Accordingly, we would recommend that the definition of "literary works” be amended so as either to disavow any criterion of literary value or to list among the typical examples found therein, catalogs, directories, composite and encyclopedic works, gazetteers, newspapers, and advertisements.
Mr. KASTEN MEIER. Thank you, Mr. French and Mr. Howard, for very complete, thorough, concise testimony.
Mr. St. Onge?
Mr. Poff. Mr. French, would you explain in more detail why you feel the word "domiciliary" should be omitted from section 601(b) (1) ? I believe you had reference to foreign scholars temporarily residing in this country.
Mr. French. Yes, Mr. Poff. We feel that in the first place the manufacturing provision as it now exists and as it is proposed to exist really applies to works of American authors. It applies to works which will supply the American reading market. We feel, just as we said with respect to particular scientific and technical works, we feel that works by foreign authors temporarily residing in the United States are, in the first place, works which would have
a very limited distribution in the United States. They are normally within the sphere of your scientific and technical works.
There have been some assertions, quite frankly, by British interests that the manufacturing clause is discriminatory against foreign authors who may be residing in the United States. While we place little stock in that, we feel that if there is any feeling which could result in some foreign scholar or professor not accepting a teaching fellowship to an American university, to lecture in German, or what have you, if there is a possibility of removing that possibility without injuring domestic manufacturers seriously, we certainly want to try to do it.
That is the purpose of that.
Mr. Poff. In the language which you have suggested as a substitute for 601 (b) (1) you have confined the exemption to the case in which the author is the creator of a substantial part of the main body of the text.
Mr. FRENCH. Yes.
Mr. Poff. You mean to exclude from the exemption people who write forewords or other explanatory material by way of preface?

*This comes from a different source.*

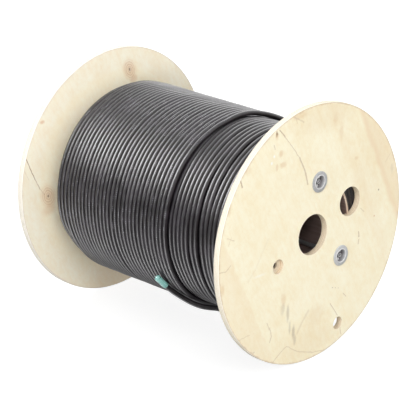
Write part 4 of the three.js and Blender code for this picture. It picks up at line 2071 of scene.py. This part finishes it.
@dataclass
class Studio:
    """Pale floor, white surround and soft lamps."""

    drum: DrumFrame
    floor_size: float = 60.0
    floor_shades: Pair = (0.3, 0.306)
    floor_glow: Fade = Fade(0.5, 3.0, 0.83, 1.0)
    surround: float = 0.33
    # Reflections show, by the X, Y and Z of their direction, a dark room beside the camera between
    # its floor and its ceiling, a lit backdrop behind the drum that is dim low down and at the top,
    # and a lit table top as a strip below.
    room_x: Fade = Fade(0.2, 0.6, 0.0, 1.0)
    room_y: Fade = Fade(0.1, 0.45, 1.0, 0.0)
    room_floor: Fade = Fade(-0.65, -0.35, 0.6, 0.02)
    room_ceiling: Fade = Fade(0.12, 0.45, 0.0, 1.6)
    front_level: float = 0.18
    backdrop_from_y: Pair = (-0.2, 0.2)
    backdrop_x: Fade = Fade(-0.3, 0.5, 4.3, 1.45)
    backdrop_foot: Fade = Fade(-0.62, -0.4, 0.13, 0.4)
    backdrop_rise: Fade = Fade(0.18, 0.42, 0.0, 0.6)
    backdrop_top: Fade = Fade(0.56, 0.76, 1.0, 0.24)
    table_plane: tuple[float, float, float] = (0.954, 0.061, -0.292)
    table_width: Fade = Fade(0.1, 0.4, 1.0, 0.0)
    table_y: Fade = Fade(-0.4, 0.1, 1.0, 0.0)
    table_z: Fade = Fade(-0.5, -0.1, 5.6, 0.6)
    lamps: tuple[Lamp, ...] = (
        Lamp("front_softbox", (-0.62, -0.5, 0.52), 2.2, 1.4, 1.3, 104.0, lights_matt=False),
        Lamp("top_softbox", (-0.4, 0.1, 0.92), 2.4, 2.2, 1.4, 14.0, lights_matt=False),
        Lamp("wood_fill", (0.62, -0.42, 0.66), 5.0, 3.2, 3.2, 126.0, shows_in_gloss=False),
        Lamp("low_fill", (0.38, -0.9, 0.2), 5.0, 3.0, 2.4, 164.0, shows_in_gloss=False),
        Lamp("front_fill", (0.95, -0.25, 0.1), 5.0, 2.0, 1.6, 22.0, shows_in_gloss=False),
        Lamp("right_fill", (0.5, 0.62, 0.6), 5.0, 2.4, 2.4, 40.0, shows_in_gloss=False),
        Lamp("top_fill", (-0.1, 0.1, 0.99), 5.0, 3.2, 3.2, 60.0, shows_in_gloss=False),
        Lamp("back_fill", (-0.75, 0.45, 0.5), 5.0, 3.2, 3.2, 130.0, shows_in_gloss=False),
    )

    def seen_directly(self, sheet: Sheet, rays: bpy.types.Node) -> Socket:
        """Return 1 for rays from the camera, and for reflected and transmitted ones."""
        mirrored = sheet.math("MAXIMUM", rays.outputs["Is Glossy Ray"], rays.outputs["Is Transmission Ray"])
        return sheet.math("MAXIMUM", rays.outputs["Is Camera Ray"], mirrored)

    def floor(self) -> Piece:
        """Make the floor, white where it is seen and a shade darker under the drum.

        Returns:
            The floor.
        """
        shape = bmesh.new()
        bmesh.ops.create_grid(shape, x_segments=2, y_segments=2, size=self.floor_size / 2)
        material, sheet, shader = new_material("pale_floor")
        place = sheet.place()
        darker, paler = ((shade, shade, shade) for shade in self.floor_shades)
        seen = self.seen_directly(sheet, sheet.add("ShaderNodeLightPath"))
        glow = sheet.times(seen, self.floor_glow.on(sheet, sheet.vector("LENGTH", place)))
        sheet.fill(shader, {"Base Color": sheet.mix(sheet.noise(place, scale=3.0), darker, paler),
                            "Roughness": 0.9, "Specular IOR Level": 0.0,
                            "Emission Color": (1.0, 1.0, 1.0), "Emission Strength": glow})
        floor = mesh_object("studio_floor", shape, [material])
        floor.visible_glossy = False
        return floor

    def world(self) -> None:
        """Light everything evenly, show white to the camera, and to reflections the room about it."""
        world = bpy.data.worlds.new("white_surround")
        world.use_nodes = True
        sheet = Sheet(world.node_tree)
        background = world.node_tree.nodes["Background"]
        background.inputs["Color"].default_value = (1.0, 1.0, 1.0, 1.0)
        direction = sheet.add("ShaderNodeTexCoord").outputs["Generated"]
        rays = sheet.add("ShaderNodeLightPath")
        mirrored = self.mirrored_room(sheet, direction)
        shown = sheet.remap(rays.outputs["Is Glossy Ray"], 0.0, 1.0, 1.0, mirrored, smooth=False)
        seen = self.seen_directly(sheet, rays)
        sheet.feed(background.inputs["Strength"],
                   sheet.remap(seen, 0.0, 1.0, self.surround, shown, smooth=False))
        bpy.context.scene.world = world

    def mirrored_room(self, sheet: Sheet, direction: Socket) -> Socket:
        """Return how bright the room is that reflections show in each direction.

        Args:
            sheet: The sheet.
            direction: The direction.

        Returns:
            The brightness.
        """
        x, y, z = sheet.apart(direction)
        off_table = sheet.math("ABSOLUTE", sheet.vector("DOT_PRODUCT", direction, self.table_plane))
        table = sheet.times(self.table_width.on(sheet, off_table), self.table_y.on(sheet, y))
        table = sheet.times(table, self.table_z.on(sheet, z))
        height = sheet.plus(self.backdrop_foot.on(sheet, z), self.backdrop_rise.on(sheet, z))
        height = sheet.times(height, self.backdrop_top.on(sheet, z))
        backdrop = sheet.times(self.backdrop_x.on(sheet, x), height)
        ahead = sheet.remap(y, *self.backdrop_from_y, self.front_level, backdrop)
        beside = sheet.times(self.room_x.on(sheet, x), self.room_y.on(sheet, y))
        room = sheet.plus(self.room_floor.on(sheet, z), self.room_ceiling.on(sheet, z))
        return sheet.plus(sheet.remap(beside, 0.0, 1.0, ahead, room, smooth=False), table)

    def build(self) -> None:
        """Make the floor, the lamps and the surround, and set how colours are shown."""
        self.floor()
        self.world()
        for lamp in self.lamps:
            lamp.build(self.drum.centre)
        bpy.context.scene.view_settings.view_transform = "Standard"


# ---------------- the drum's own finishes

LEAD_FACE = PlyFace(
    name="lead_face_veneer",
    pale=srgb(252, 246, 222),
    warm=srgb(242, 226, 187),
    stripes=(
        Stripe(144.0, 230.0, 5.0, 0.4), Stripe(142.0, 150.0, 4.0, 0.45), Stripe(-230.0, -133.0, 2.4, 0.24),
        Stripe(96.0, 114.0, 7.0, 0.14),
    ),
    cracks=(
        LineMark(((-66, 157), (-61, 152), (-56, 146)), 0.81, 0.56),
        LineMark(((-56, 146), (-44.7, 132.6), (-34.3, 120), (-28, 111.2)), 0.54, 0.36),
        LineMark(((-28, 111.2), (-21.6, 99.5), (-17.2, 91.1), (-14.1, 81.6), (-11.4, 72.1)), 1.1, 0.42),
        LineMark(((-71.5, 156), (-71, 150)), 1.2, 0.56),
        LineMark(((-76, 140), (-74, 134)), 0.68, 0.36),
        LineMark(((-137.4, 112.8), (-133.4, 99.1)), 1.1, 0.6),
        LineMark(((-42, 169), (-31, 163.5), (-21, 157)), 0.94, 0.22),
        LineMark(((-37, 168), (-33, 159)), 0.81, 0.19),
        LineMark(((-174, -3.1), (-161.9, -5), (-153, 1)), 0.68, 0.28),
        LineMark(((-160, 39), (-154, 36), (-147, 32)), 0.61, 0.24),
        LineMark(((-152, 38), (-157, 28)), 0.61, 0.15),
        LineMark(((-85.4, -97.8), (-81, -108)), 0.81, 0.26),
        LineMark(((-80, -106), (-77, -118.7), (-80, -126)), 0.81, 0.32),
        LineMark(((-79.1, -160), (-62, -148.8), (-47.4, -141.9)), 0.68, 0.28),
        LineMark(((-47.4, -141.9), (-32, -153), (-22, -158), (3, -167), (26, -171)), 0.68, 0.24),
        LineMark(((37.1, -107.9), (46.2, -120.1), (52, -129)), 0.68, 0.4),
        LineMark(((58.2, -149), (60.7, -159.3)), 0.68, 0.36),
        LineMark(((63.1, -100.2), (68.6, -106.5)), 0.68, 0.36),
        LineMark(((91.5, -21.4), (92.5, -28)), 0.94, 0.48),
        LineMark(((92.3, -32), (91, -38.5)), 0.81, 0.4),
        LineMark(((94.2, 11.6), (101.1, 5.1)), 0.81, 0.24),
        LineMark(((143, 64), (153, 74)), 0.68, 0.14),
        LineMark(((-138, -105), (-118, -104)), 0.68, 0.2),
        LineMark(((-85, 17), (-108, -17), (-121, -30)), 1.6, 0.06),
        LineMark(((-6, -104.7), (-19.6, -118.8), (-27.7, -130.4)), 1.8, 0.16),
    ),
    stains=(
        Blot((-62.7, 125.5), (6, 6), 0.42, 0.5), Blot((-59, 110), (9, 6), 0.36),
        Blot((-70, 109), (3.5, 7), 0.35), Blot((-71, 150), (4, 7), 0.4),
        Blot((-157, 75), (7, 12), 0.3), Blot((-122, 118), (9, 9), 0.2),
        Blot((-168, -27), (6, 12), 0.3), Blot((-55, -74), (7, 14), 0.28), Blot((8, -116), (26, 20), 0.2),
        Blot((20, 158), (90, 34), 0.16, 0.6), Blot((-10, -150), (80, 36), 0.16, 0.6),
        Blot((112, 60), (46, 110), 0.1, 0.6), Blot((52, 128), (6, 14), 0.22), Blot((40, 148), (6, 12), 0.2),
        Blot((-28, 168), (22, 8), 0.3), Blot((83, 84), (5, 4), 0.3), Blot((123, -7), (2.2, 1.8), 0.7, 0.3),
    ),
    dirt=(
        Blot((-56, -88), (6, 12), 0.2), Blot((-46, -96), (4, 16), 0.35), Blot((-42, -118), (3, 14), 0.3),
        Blot((-35, -126), (4, 14), 0.42), Blot((-32, -138), (4, 10), 0.34),
        Blot((130.5, 28), (1.8, 1.8), 0.9, 0.3), Blot((41, -86), (1.8, 1.2), 0.45),
        Blot((47, -88), (1.6, 1.2), 0.45), Blot((53, -90), (1.5, 1.2), 0.3),
        Blot((-110, -131), (3, 2), 0.25), Blot((-70.5, 153), (2.6, 3.0), 0.6),
        Blot((157, 52), (5, 10), 0.14),
    ),
    flecks=(
        Blot((-75.5, 124.9), (2.4, 2.8), 0.9, 0.4), Blot((-79.8, 116.8), (2.6, 3.2), 0.9, 0.4),
        Blot((-100, -28), (16, 2.6), 0.35, 0.5),
    ),
)

PLAIN_INNER_FACE = PlyFace(
    name="plain_inner_veneer",
    pale=srgb(253, 248, 229),
    warm=srgb(246, 230, 199),
    cracks=(
        LineMark(((-165, 54), (-157, 35), (-151, 22)), 0.6, 0.85),
        LineMark(((-151, 22), (-148, 16), (-142, 6)), 0.5, 0.6),
        LineMark(((-142, 6), (-140, 3), (-135, -4)), 0.45, 0.3),
        LineMark(((-170, 42), (-162, 23)), 0.4, 0.25),
    ),
    stains=(
        Blot((36, 124), (10, 9), 0.3), Blot((-128, -27), (18, 13), 0.3, 0.5), Blot((-135, 100), (6, 4), 0.5),
        # The wide, soft blot low on the face is painted shade: a browner tint where the winding shades the
        # wood.
        Blot((-10, -160), (62, 52), 0.2, 0.7),
    ),
    dirt=(Blot((-169, -60), (1.8, 2.4), 0.8, 0.3), Blot((-145, 99), (1.5, 1.5), 0.5)),
    knots=(Knot((28, 139), (8.0, 11.5)), Knot((-128, -8), (9.0, 12.0))),
    stain_colour=srgb(214, 160, 100),
    grain_strength=1.1,
    worn=0.12,
    # Paints a warm glow round the cable in place of bounced light.
    painted_glow=0.2,
)

PLAIN_FACE = PlyFace(
    name="plain_face_veneer",
    pale=srgb(250, 244, 222),
    warm=srgb(238, 220, 184),
    cracks=(
        LineMark(((62, 128), (70, 96), (74, 61)), 0.35, 0.5),
        LineMark(((-96, -72), (-82, -104), (-79, -131)), 0.4, 0.55),
        LineMark(((20, -150), (34, -163)), 0.35, 0.5),
    ),
    stains=(
        Blot((90, 60), (16, 50), 0.25, 0.5), Blot((-60, 118), (12, 8), 0.35),
        Blot((40, -120), (40, 18), 0.25),
    ),
    dirt=(Blot((-118, 30), (2, 3), 0.6, 0.3), Blot((70, -92), (6, 14), 0.3)),
    knots=(Knot((-84, -36), (6.5, 9.0)),),
)

LEAD_INNER_FACE = PlyFace(
    name="lead_inner_veneer",
    pale=srgb(248, 241, 222),
    warm=srgb(236, 218, 184),
    cracks=(LineMark(((110, 90), (124, 52)), 0.35, 0.5),),
    stains=(Blot((-118, -96), (14, 30), 0.3, 0.5),),
    knots=(Knot((96, -104), (6.0, 8.5)),),
    grain_strength=1.0,
)

RIM_PLY = PlyEdge(name="rim_ply", pale=srgb(247, 242, 229), dark=srgb(230, 215, 186))
PLAIN_RIM_PLY = PlyEdge(name="plain_rim_ply", pale=srgb(250, 247, 238), dark=srgb(240, 230, 210))
# Painted shade: the holes' walls are a darker copy of the ply edge, for the shade that falls inside the
# holes.
SHADED_HOLE_PLY = PlyEdge(name="shaded_hole_ply", pale=srgb(230, 217, 193), dark=srgb(196, 174, 144))
BARREL_PLY = BarrelPly(name="barrel_ply", base=srgb(150, 128, 120), dark=srgb(124, 104, 98))
# Painted light: the barrel's ends are a paler copy of its ply, for the light that falls on the end showing in
# the lead-out hole while the wall lies in shade.
LIT_BARREL_END_PLY = BarrelPly(name="lit_barrel_end_ply", base=srgb(224, 206, 188), dark=srgb(196, 172, 148))

# The lead-out hole and the small tie-down hole.
CABLE_HOLES = (
    Hole(77.0 * MM, 20.4, 20.0 * MM),
    Hole(150.0 * MM, -69.3, 8.8 * MM),
)
LUG_TURN = {Side.LEAD: 72.0, Side.PLAIN: 12.0}
BRIM_WEAR = {1: 0.06, 2: -0.35}


def main() -> None:
    """Build the pieces in order: camera and cord first, then wood, hardware, winding and studio."""
    logging.basicConfig(level=logging.INFO, format="%(name)s %(message)s")
    drum = DrumFrame.measured()
    StudioCamera().build(drum.centre)
    cable = Cable()
    loose_end = LooseEnd(cable, drum, CableJacket("loose_jacket", dusty=srgb(52, 50, 53)))
    loose_end.build(EndCap(CapPlastic("cap_plastic")))
    groups = Groups()
    Flange(drum, Side.LEAD, LEAD_FACE, LEAD_INNER_FACE, RIM_PLY, SHADED_HOLE_PLY,
           cable_holes=CABLE_HOLES).build(groups)
    Flange(drum, Side.PLAIN, PLAIN_FACE, PLAIN_INNER_FACE, PLAIN_RIM_PLY, SHADED_HOLE_PLY).build(groups)
    Barrel(drum, BARREL_PLY, LIT_BARREL_END_PLY).build()
    zinc = ZincSteel("zinc_steel").build()
    for number, brim_wear in BRIM_WEAR.items():
        TieRod(f"tie_rod_{number}").build(zinc)
        for side, turn in LUG_TURN.items():
            CupNut(f"cup_nut_{number}_{side.name.lower()}_side", side, turn, brim_wear).build(zinc)
    jackets = CableJacket("open_jacket"), CableJacket("printed_jacket", has_ticks=True)
    Winding(cable, drum, *jackets).build(loose_end)
    Studio(drum).build()
    bpy.context.view_layer.update()


if __name__ == "__main__":
    main()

Mr. FRENCH. That is correct. A bona fide case we would not want to exclude, but we fear that if it is not made to apply to the main body of the text it will simply be an invitation to employ a foreign author, perhaps a man of note, to simply write a foreword or something in a book by an American author in order to obtain the exemption and have the book manufactured abroad.
Mr. Poff. Let me see if I understand the point you make about what you call “bogus contacts for hire.” Section 201(b) of the bill defines works made for hire in such a way that the employer is the author. If you use that definition of author, therefore, section 601 (b) would make it possible for a person who wanted to circumvent the manufacturing clause to have a fictitious employer on foreign soil "employing"--and I use that word in quotation—the author who prepared the text, and by that device enjoy the exemption unless the amendment you propose is made. Is that correct?

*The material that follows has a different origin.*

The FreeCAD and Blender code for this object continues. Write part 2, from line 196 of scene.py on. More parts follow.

Mr. FRENCHI. That is correct.
Mr. Chairman. Mr. KASTENMEIER. This concludes the hearings for this morning. Hearings will continue next week on Wednesday and Thursday. Then the committee will hear Mr. Schulman, the National Association of Broadcasters, the Graphic Arts Industries Association, the Canadian Copyright Institute: on Thursday, the Music Publishers Protective Association, the Authors League of America, and the ad hoc committee.
Accordingly, this subcommittee stands adjourned until 10 a.m. on Wednesday, next.
(Whereupon, at 12:40 p.m., the committee recessed, to reconvene at 10 a.m., Wednesday, August 18, 1965.)